### Data
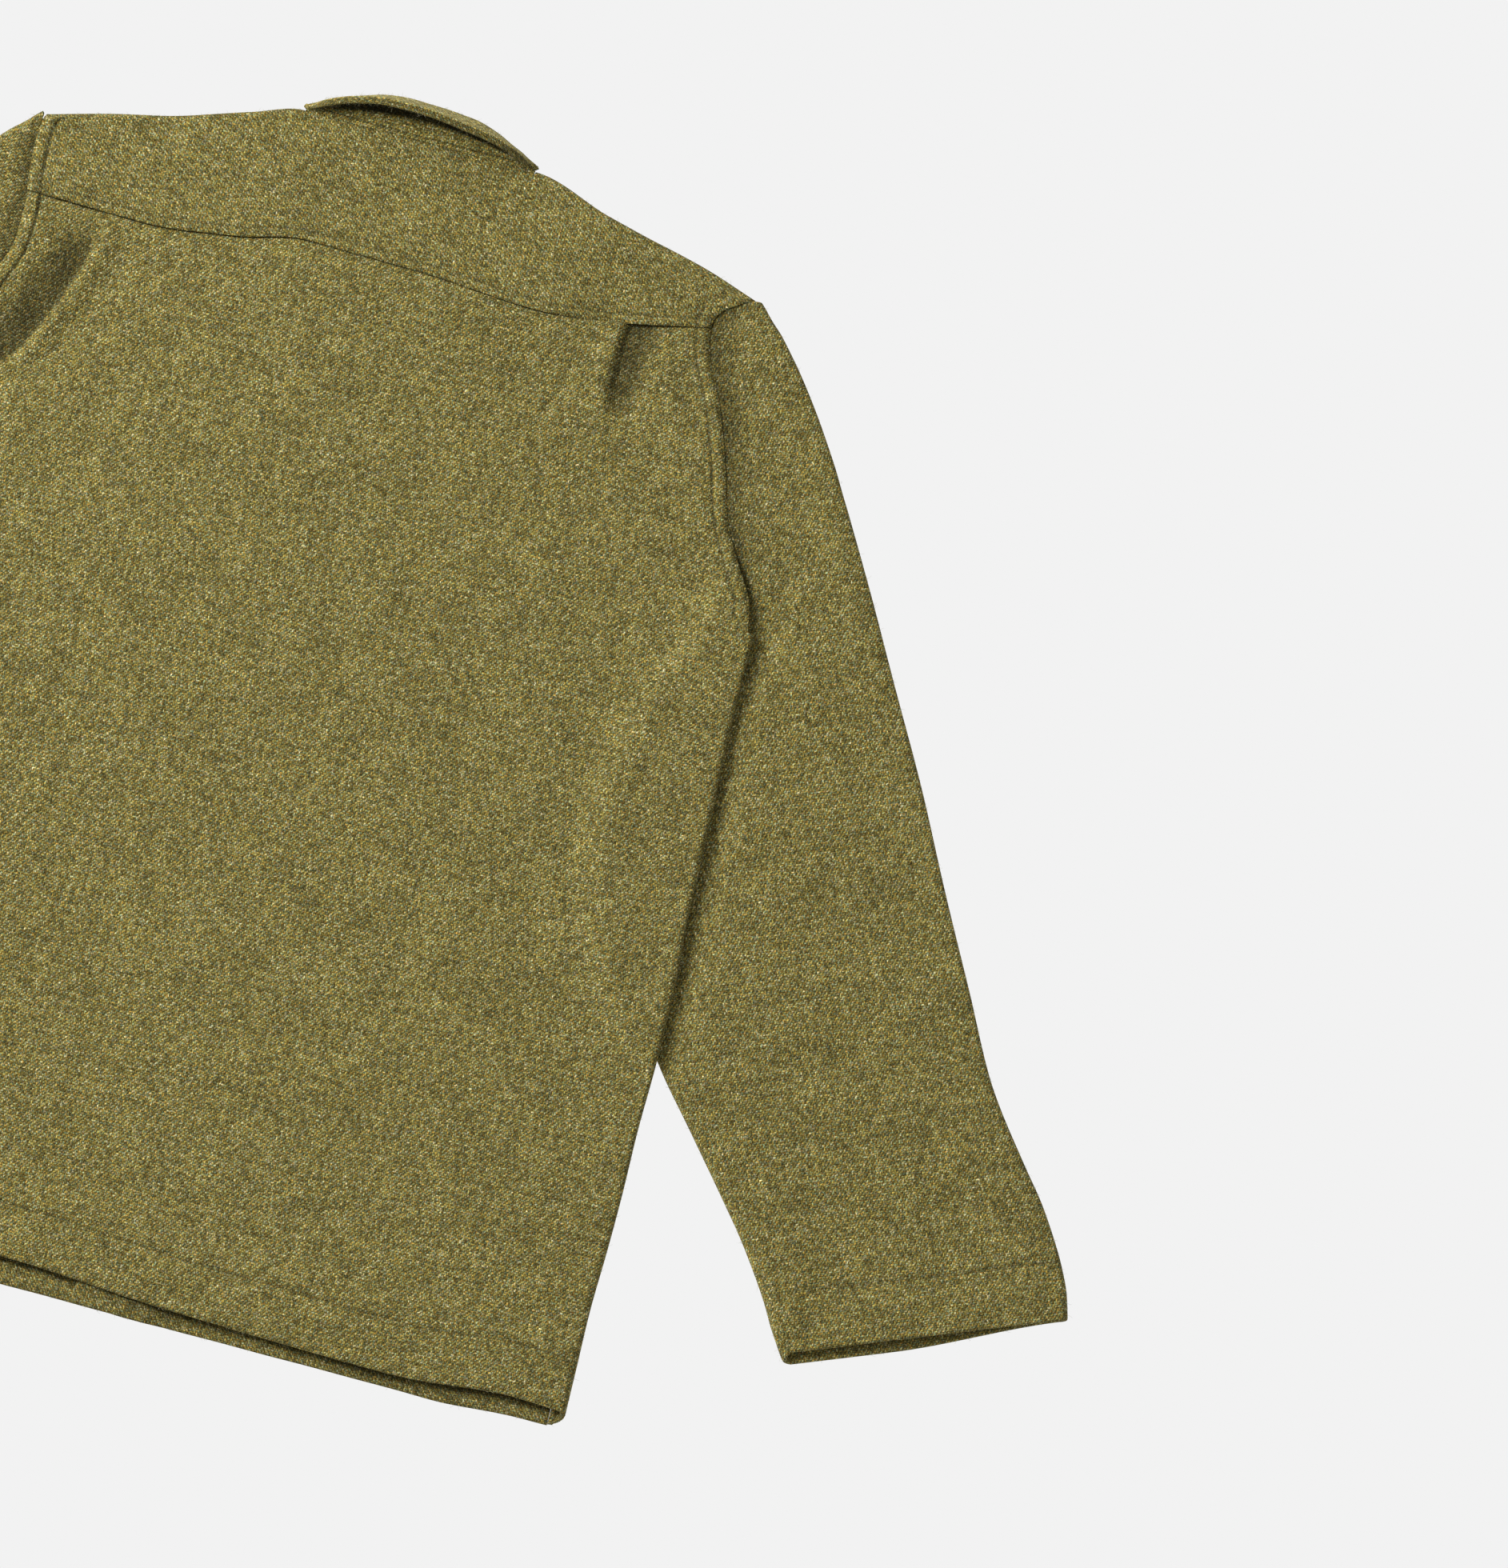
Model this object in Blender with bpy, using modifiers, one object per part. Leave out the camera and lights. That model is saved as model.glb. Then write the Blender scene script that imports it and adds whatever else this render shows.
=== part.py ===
"""A tweed jacket laid flat on its front, back upwards. Metres, +Y towards the collar, +X to the right."""

import math
from collections import namedtuple

import bmesh
import bpy
from mathutils import Vector

# One layer of tweed, and a turned-up hem of two layers pressed together
CLOTH = 0.0020
HEM_CLOTH = 0.0034
SEAM_GAP = 0.0004
LAYER_GAP = 0.0007

# How thick the laid garment is from its lower face to its upper face
BODY_LOFT = 0.0078
BODY_HEM_LOFT = 0.0108
SLEEVE_LOFT = 0.0076
SLEEVE_PRESSED_LOFT = 0.0056
CUFF_LOFT = 0.0100

# How far the body is lifted by a sleeve and by the collar's ends that lie under it
LIFT_BY_SLEEVE = 0.0064
LIFT_BY_COLLAR = 0.0027

HEM_DEPTH = 0.032
BACK_HEM_Y = -0.371
FRONT_HEM_Y = -0.382
UNDERARM_Y = 0.118
SIDE_SEAM_INSET = 0.0090
YOKE_SEAM_Y = 0.275
NECK_SEAM_Y = 0.3565
NECK_HALF = 0.072
YOKE_TURN = 0.022
SHOULDER_LEAN = Vector((0.265, 0.964))
FRONT_OVERLAP = 0.020
CUFF_LIP = 0.006
COLLAR_END_STAND = 0.012
COLLAR_END_FALL = 0.040
COLLAR_RISE = 0.26
FOLD_STEPS = 5

# The jacket is drawn from the centre back, and then laid with the middle of its length at the origin
LAID_SHIFT_Y = 0.00225

TWEED_COLOUR = (0.190, 0.160, 0.055, 1.0)
TWEED_ROUGHNESS = 0.95

# A row for each section across the body, from the hem up
Width = namedtuple("Width", "y half")
BODY_WIDTHS = (
    Width(-0.384, 0.2830),
    Width(-0.290, 0.2810),
    Width(-0.150, 0.2810),
    Width(-0.046, 0.2760),
    Width(0.064, 0.2715),
    Width(0.118, 0.2710),
)

# A row for each place along the armhole seam: the right and the left of the upper side, and the under side
Armhole = namedtuple("Armhole", "y right left under")
ARMHOLES = (
    Armhole(0.116, 0.2671, 0.2671, 0.2671),
    Armhole(0.132, 0.2640, 0.2640, 0.2640),
    Armhole(0.154, 0.2520, 0.2520, 0.2520),
    Armhole(0.181, 0.2380, 0.2380, 0.2380),
    Armhole(0.210, 0.2290, 0.2275, 0.2290),
    Armhole(0.236, 0.2200, 0.2200, 0.2200),
    Armhole(0.257, 0.2110, 0.2200, 0.2150),
    Armhole(0.272, 0.2035, 0.2225, 0.2135),
    Armhole(0.284, 0.1995, 0.2235, 0.2140),
    Armhole(0.294, 0.1985, 0.2240, 0.2150),
    Armhole(0.302, 0.2020, 0.2240, 0.2165),
    Armhole(0.309, 0.2110, 0.2230, 0.2185),
    Armhole(0.3145, 0.2200, 0.2205, 0.2205),
)

# A row for each bend of the seam between the yoke and the back
Bend = namedtuple("Bend", "x y")
YOKE_SEAM = (
    Bend(-0.222, 0.264),
    Bend(-0.147, 0.263),
    Bend(-0.093, 0.269),
    Bend(-0.050, 0.278),
    Bend(0.022, 0.277),
    Bend(0.094, 0.273),
    Bend(0.132, 0.277),
    Bend(0.164, 0.283),
    Bend(0.199, 0.291),
)
SHOULDER_LINE = (
    Bend(-0.2205, 0.3130),
    Bend(-0.1850, 0.3230),
    Bend(-0.1430, 0.3330),
    Bend(-0.1030, 0.3460),
    Bend(-0.0720, 0.3555),
    Bend(0.0720, 0.3555),
    Bend(0.1210, 0.3410),
    Bend(0.1850, 0.3260),
    Bend(0.2200, 0.3145),
)
BACK_HEM = (
    Bend(-0.283, -0.3700),
    Bend(-0.190, -0.3690),
    Bend(-0.070, -0.3665),
    Bend(0.040, -0.3720),
    Bend(0.175, -0.3745),
    Bend(0.250, -0.3685),
    Bend(0.283, -0.3700),
)
FRONT_NECKLINE = (
    Bend(-0.022, 0.2680),
    Bend(0.010, 0.2690),
    Bend(0.034, 0.2780),
    Bend(0.054, 0.3000),
    Bend(0.0662, 0.3343),
)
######
(Stated task): Using the data above, restate word for word the lines from its opening line through the line that contains "LAID_SHIFT_Y = 0.00225", and no more.

(Correct result):
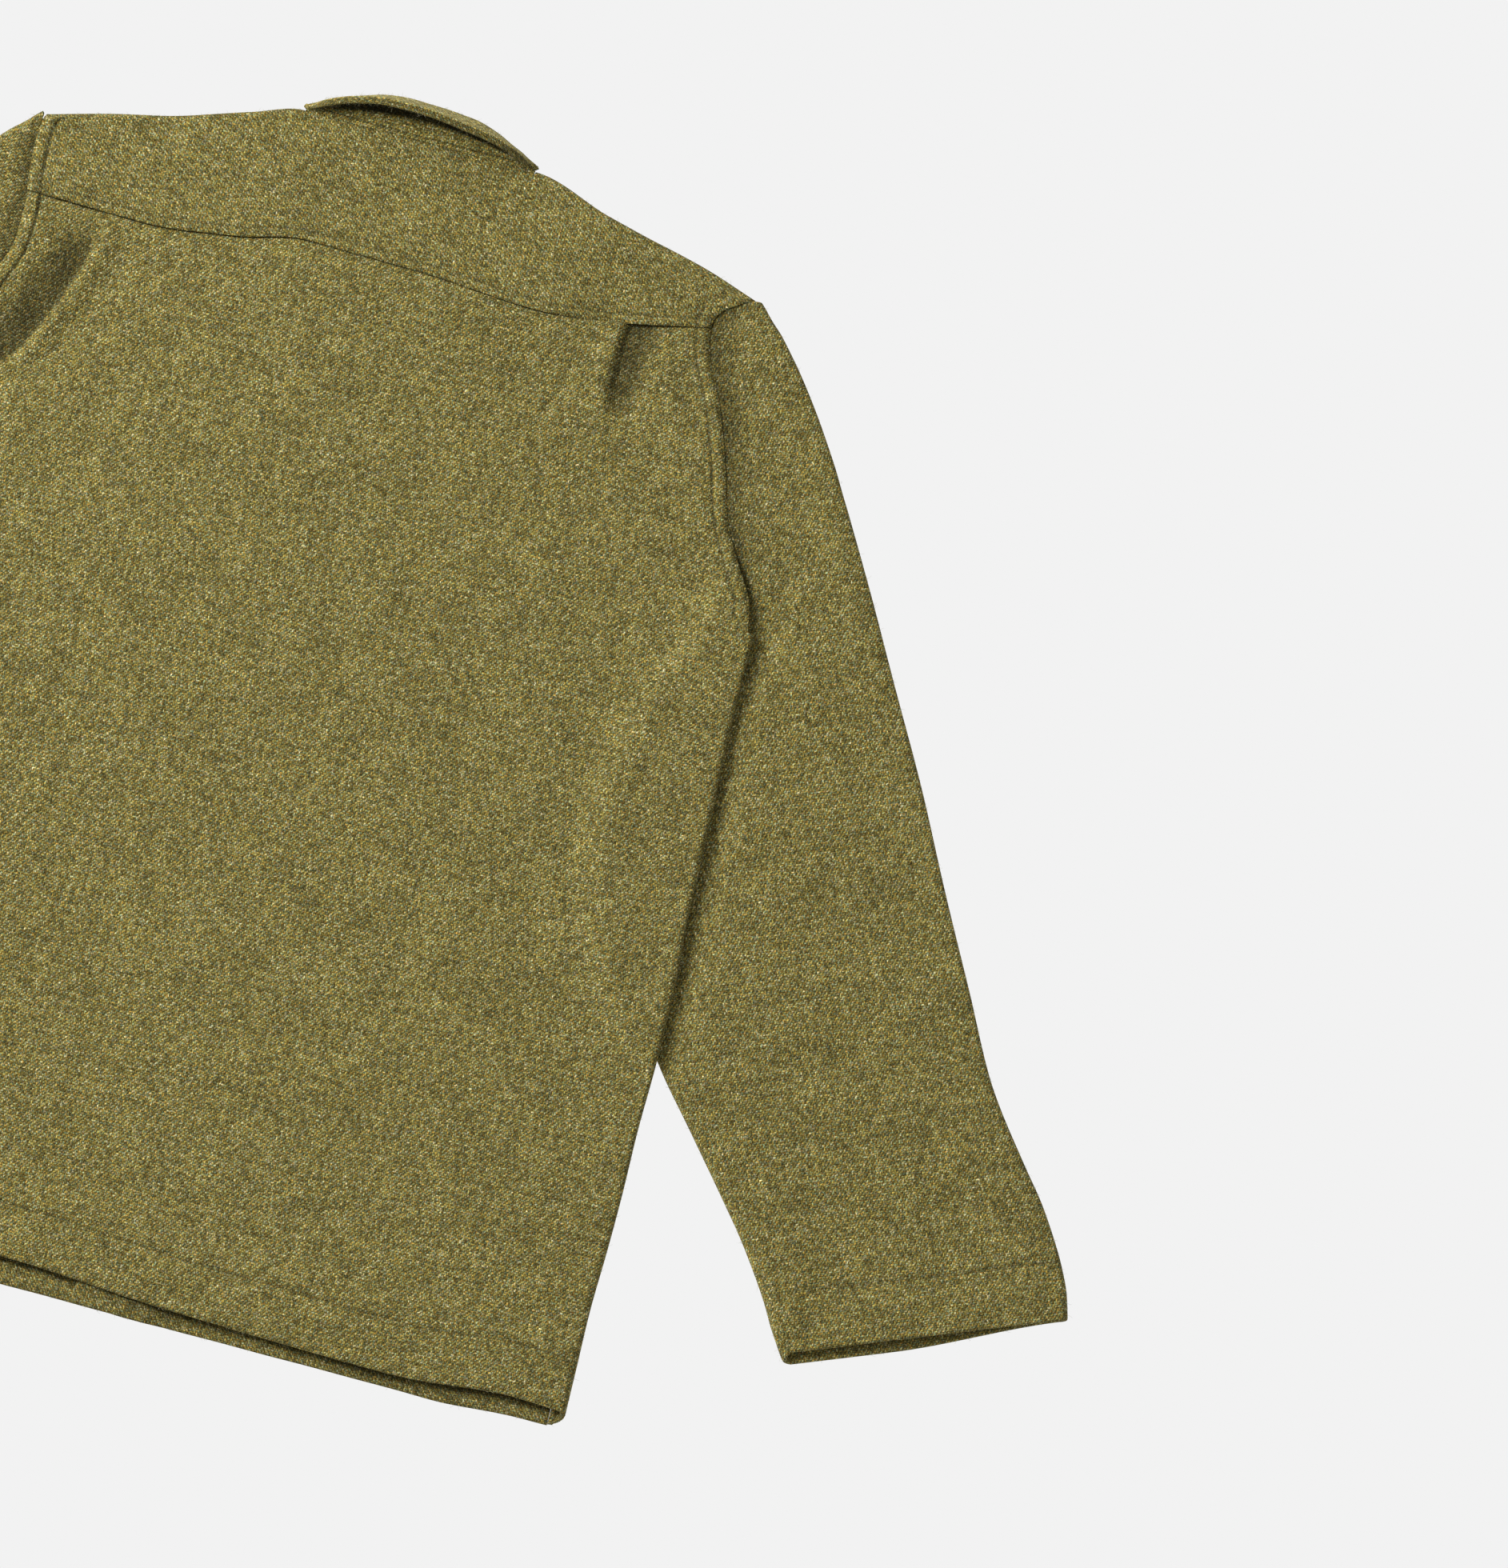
Model this object in Blender with bpy, using modifiers, one object per part. Leave out the camera and lights. That model is saved as model.glb. Then write the Blender scene script that imports it and adds whatever else this render shows.
=== part.py ===
"""A tweed jacket laid flat on its front, back upwards. Metres, +Y towards the collar, +X to the right."""

import math
from collections import namedtuple

import bmesh
import bpy
from mathutils import Vector

# One layer of tweed, and a turned-up hem of two layers pressed together
CLOTH = 0.0020
HEM_CLOTH = 0.0034
SEAM_GAP = 0.0004
LAYER_GAP = 0.0007

# How thick the laid garment is from its lower face to its upper face
BODY_LOFT = 0.0078
BODY_HEM_LOFT = 0.0108
SLEEVE_LOFT = 0.0076
SLEEVE_PRESSED_LOFT = 0.0056
CUFF_LOFT = 0.0100

# How far the body is lifted by a sleeve and by the collar's ends that lie under it
LIFT_BY_SLEEVE = 0.0064
LIFT_BY_COLLAR = 0.0027

HEM_DEPTH = 0.032
BACK_HEM_Y = -0.371
FRONT_HEM_Y = -0.382
UNDERARM_Y = 0.118
SIDE_SEAM_INSET = 0.0090
YOKE_SEAM_Y = 0.275
NECK_SEAM_Y = 0.3565
NECK_HALF = 0.072
YOKE_TURN = 0.022
SHOULDER_LEAN = Vector((0.265, 0.964))
FRONT_OVERLAP = 0.020
CUFF_LIP = 0.006
COLLAR_END_STAND = 0.012
COLLAR_END_FALL = 0.040
COLLAR_RISE = 0.26
FOLD_STEPS = 5

# The jacket is drawn from the centre back, and then laid with the middle of its length at the origin
LAID_SHIFT_Y = 0.00225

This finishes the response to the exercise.